- Directive -
Pull out the lines from the line containing "size = clip.bounding_box().size" through the line containing "obj.parent = empty", both lines included, and copy them exactly.

- Material -
>> BEGIN

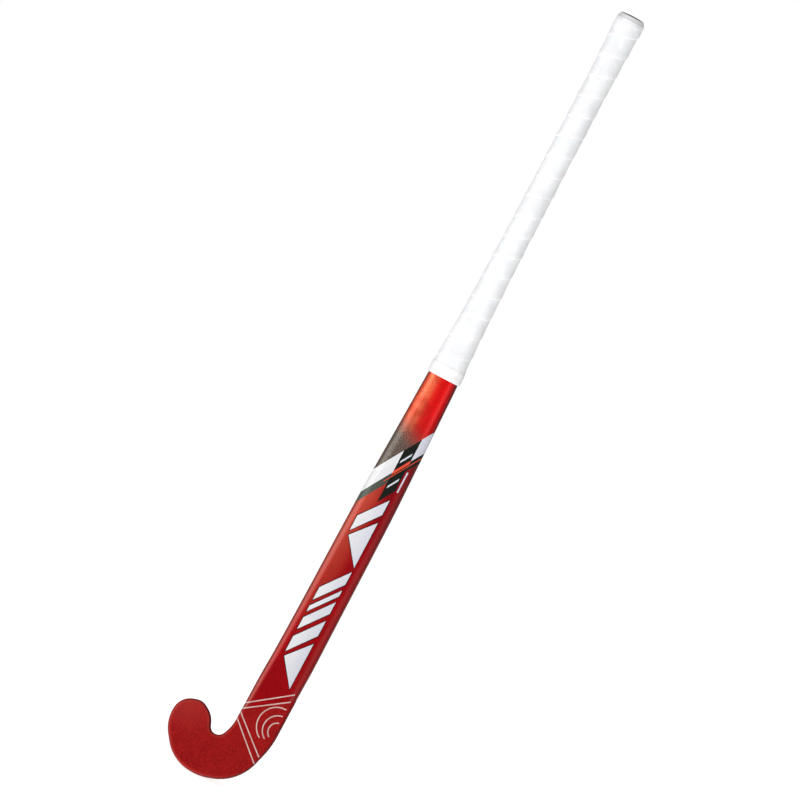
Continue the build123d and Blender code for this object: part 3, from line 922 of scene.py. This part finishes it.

>> END
>> BEGIN

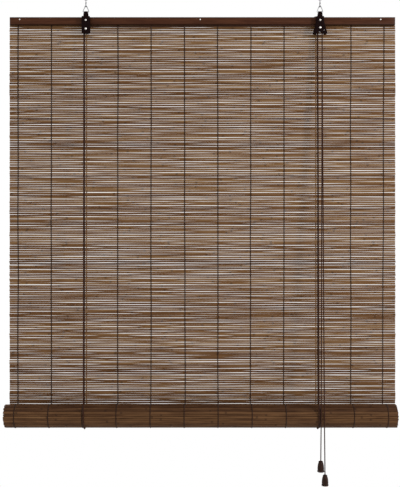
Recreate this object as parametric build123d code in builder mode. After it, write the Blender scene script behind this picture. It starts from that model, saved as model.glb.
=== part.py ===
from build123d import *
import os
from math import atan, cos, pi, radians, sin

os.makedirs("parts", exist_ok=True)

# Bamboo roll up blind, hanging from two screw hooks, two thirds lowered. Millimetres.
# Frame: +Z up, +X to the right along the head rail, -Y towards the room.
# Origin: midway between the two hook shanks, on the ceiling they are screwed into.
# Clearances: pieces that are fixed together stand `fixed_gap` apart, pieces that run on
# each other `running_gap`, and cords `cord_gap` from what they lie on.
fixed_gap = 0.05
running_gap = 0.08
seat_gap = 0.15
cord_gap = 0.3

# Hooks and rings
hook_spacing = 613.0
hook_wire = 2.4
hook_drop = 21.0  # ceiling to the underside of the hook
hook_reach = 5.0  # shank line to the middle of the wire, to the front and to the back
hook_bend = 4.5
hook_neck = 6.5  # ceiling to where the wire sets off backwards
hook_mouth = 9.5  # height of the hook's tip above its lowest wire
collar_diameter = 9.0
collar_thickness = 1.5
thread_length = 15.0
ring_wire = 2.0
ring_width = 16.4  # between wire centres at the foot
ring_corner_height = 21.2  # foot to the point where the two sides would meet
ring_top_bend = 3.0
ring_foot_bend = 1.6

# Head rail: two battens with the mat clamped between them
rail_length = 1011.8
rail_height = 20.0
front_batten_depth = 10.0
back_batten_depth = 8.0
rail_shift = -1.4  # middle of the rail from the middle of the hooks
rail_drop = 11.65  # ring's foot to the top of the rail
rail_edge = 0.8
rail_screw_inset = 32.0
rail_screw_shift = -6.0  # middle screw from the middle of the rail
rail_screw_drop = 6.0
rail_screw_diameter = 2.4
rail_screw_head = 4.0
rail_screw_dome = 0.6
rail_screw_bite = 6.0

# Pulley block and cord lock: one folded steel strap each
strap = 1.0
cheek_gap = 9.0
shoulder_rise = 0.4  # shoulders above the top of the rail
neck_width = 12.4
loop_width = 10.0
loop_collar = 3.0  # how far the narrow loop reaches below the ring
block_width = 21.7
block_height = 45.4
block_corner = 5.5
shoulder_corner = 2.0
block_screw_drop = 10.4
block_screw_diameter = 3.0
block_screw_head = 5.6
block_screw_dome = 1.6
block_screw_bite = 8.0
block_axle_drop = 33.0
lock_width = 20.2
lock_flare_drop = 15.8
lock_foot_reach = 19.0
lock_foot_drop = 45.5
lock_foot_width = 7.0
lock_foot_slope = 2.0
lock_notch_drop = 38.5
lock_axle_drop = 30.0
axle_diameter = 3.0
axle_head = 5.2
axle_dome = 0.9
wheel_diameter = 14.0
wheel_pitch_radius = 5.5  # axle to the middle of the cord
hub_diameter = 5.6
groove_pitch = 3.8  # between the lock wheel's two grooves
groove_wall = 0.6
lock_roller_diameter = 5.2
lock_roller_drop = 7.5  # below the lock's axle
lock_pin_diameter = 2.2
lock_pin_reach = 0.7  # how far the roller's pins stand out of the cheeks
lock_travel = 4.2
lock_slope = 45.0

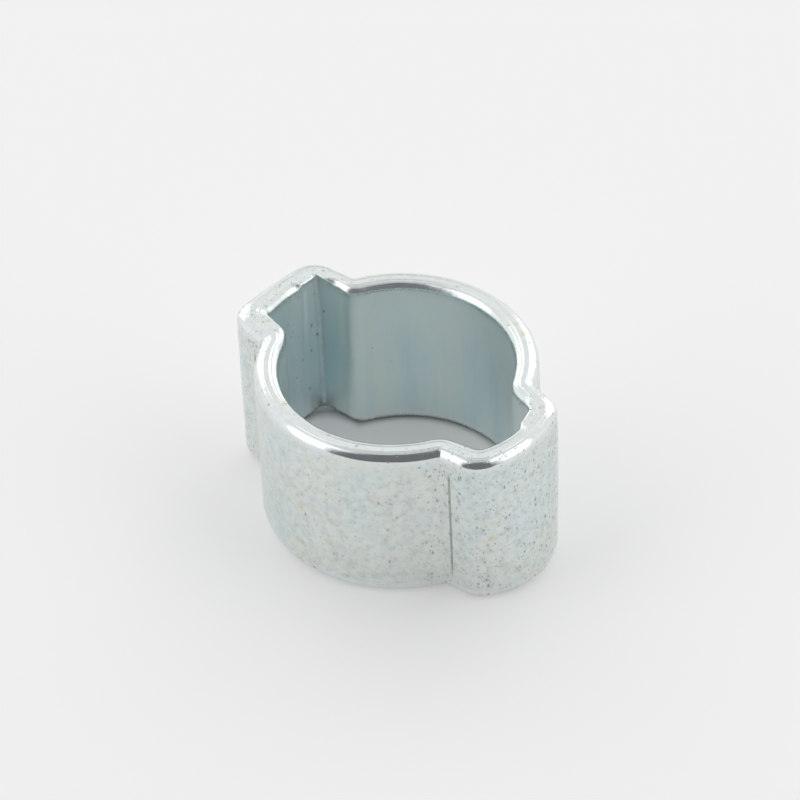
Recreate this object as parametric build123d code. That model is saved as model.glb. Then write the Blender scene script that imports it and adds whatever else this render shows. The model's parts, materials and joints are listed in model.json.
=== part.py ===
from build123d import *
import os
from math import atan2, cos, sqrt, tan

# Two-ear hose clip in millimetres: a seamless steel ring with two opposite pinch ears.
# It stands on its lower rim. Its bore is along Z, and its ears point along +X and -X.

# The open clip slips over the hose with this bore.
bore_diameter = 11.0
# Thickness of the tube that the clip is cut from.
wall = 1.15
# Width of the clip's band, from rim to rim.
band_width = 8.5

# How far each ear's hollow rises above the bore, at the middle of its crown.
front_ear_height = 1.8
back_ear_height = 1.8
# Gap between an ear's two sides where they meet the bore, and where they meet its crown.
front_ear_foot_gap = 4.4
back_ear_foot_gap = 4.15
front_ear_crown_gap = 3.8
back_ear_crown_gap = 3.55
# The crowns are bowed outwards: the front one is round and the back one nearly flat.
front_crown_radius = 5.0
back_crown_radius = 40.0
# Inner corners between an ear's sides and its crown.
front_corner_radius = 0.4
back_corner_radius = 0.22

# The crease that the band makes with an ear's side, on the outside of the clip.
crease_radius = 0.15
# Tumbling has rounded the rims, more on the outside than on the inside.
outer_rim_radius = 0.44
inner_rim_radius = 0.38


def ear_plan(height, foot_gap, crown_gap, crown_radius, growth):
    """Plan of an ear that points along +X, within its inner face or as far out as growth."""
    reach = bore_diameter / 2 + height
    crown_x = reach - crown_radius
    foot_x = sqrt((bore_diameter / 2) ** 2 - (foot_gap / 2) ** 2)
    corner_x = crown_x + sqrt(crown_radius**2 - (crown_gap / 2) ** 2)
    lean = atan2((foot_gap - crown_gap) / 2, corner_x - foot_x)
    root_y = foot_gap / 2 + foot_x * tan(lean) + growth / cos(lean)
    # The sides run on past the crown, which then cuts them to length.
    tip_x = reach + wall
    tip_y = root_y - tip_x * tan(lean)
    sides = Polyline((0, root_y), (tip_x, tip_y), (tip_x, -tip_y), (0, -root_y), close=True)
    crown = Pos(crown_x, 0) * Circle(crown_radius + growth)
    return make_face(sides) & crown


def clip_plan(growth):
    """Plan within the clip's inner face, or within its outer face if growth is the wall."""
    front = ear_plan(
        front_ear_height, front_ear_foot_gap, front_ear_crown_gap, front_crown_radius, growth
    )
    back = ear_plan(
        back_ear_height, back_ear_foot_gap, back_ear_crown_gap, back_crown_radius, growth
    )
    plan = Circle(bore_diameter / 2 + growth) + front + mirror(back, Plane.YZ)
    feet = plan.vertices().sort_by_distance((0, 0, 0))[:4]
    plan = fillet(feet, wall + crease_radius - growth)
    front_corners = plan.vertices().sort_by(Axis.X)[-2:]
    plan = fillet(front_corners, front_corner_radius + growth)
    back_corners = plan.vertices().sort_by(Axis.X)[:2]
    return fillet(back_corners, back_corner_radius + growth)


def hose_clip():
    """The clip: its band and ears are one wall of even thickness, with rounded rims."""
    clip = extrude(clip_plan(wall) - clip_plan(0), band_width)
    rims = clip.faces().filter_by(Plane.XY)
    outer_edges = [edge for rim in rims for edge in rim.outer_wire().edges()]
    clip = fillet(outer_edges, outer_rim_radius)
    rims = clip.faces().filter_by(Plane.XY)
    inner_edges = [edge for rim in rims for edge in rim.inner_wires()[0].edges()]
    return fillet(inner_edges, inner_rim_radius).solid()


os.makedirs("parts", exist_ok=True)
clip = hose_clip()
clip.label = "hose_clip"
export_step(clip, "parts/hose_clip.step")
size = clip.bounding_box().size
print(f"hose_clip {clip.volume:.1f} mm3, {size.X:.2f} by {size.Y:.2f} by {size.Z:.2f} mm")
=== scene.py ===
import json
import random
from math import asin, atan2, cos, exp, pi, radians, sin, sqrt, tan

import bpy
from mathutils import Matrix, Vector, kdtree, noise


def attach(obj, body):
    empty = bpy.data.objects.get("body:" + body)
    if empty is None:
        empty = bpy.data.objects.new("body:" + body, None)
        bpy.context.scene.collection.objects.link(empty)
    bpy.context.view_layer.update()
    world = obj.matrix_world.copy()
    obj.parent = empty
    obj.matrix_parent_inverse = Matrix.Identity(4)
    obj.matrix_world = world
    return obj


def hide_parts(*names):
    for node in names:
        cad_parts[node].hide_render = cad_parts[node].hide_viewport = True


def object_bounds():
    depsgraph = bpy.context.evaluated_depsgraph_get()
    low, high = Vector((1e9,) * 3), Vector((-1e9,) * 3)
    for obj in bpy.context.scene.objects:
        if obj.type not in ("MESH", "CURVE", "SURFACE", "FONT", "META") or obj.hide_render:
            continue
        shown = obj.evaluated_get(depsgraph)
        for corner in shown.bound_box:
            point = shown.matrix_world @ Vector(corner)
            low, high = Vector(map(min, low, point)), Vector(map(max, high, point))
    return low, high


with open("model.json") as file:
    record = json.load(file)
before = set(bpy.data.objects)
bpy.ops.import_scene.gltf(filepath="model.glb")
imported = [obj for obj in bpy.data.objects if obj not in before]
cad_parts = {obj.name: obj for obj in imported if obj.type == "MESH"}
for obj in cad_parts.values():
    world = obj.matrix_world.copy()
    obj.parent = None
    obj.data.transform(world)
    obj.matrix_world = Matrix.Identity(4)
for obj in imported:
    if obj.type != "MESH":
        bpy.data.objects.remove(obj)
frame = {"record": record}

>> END

- Worked solution -
size = clip.bounding_box().size
print(f"hose_clip {clip.volume:.1f} mm3, {size.X:.2f} by {size.Y:.2f} by {size.Z:.2f} mm")
=== scene.py ===
import json
import random
from math import asin, atan2, cos, exp, pi, radians, sin, sqrt, tan

import bpy
from mathutils import Matrix, Vector, kdtree, noise


def attach(obj, body):
    empty = bpy.data.objects.get("body:" + body)
    if empty is None:
        empty = bpy.data.objects.new("body:" + body, None)
        bpy.context.scene.collection.objects.link(empty)
    bpy.context.view_layer.update()
    world = obj.matrix_world.copy()
    obj.parent = empty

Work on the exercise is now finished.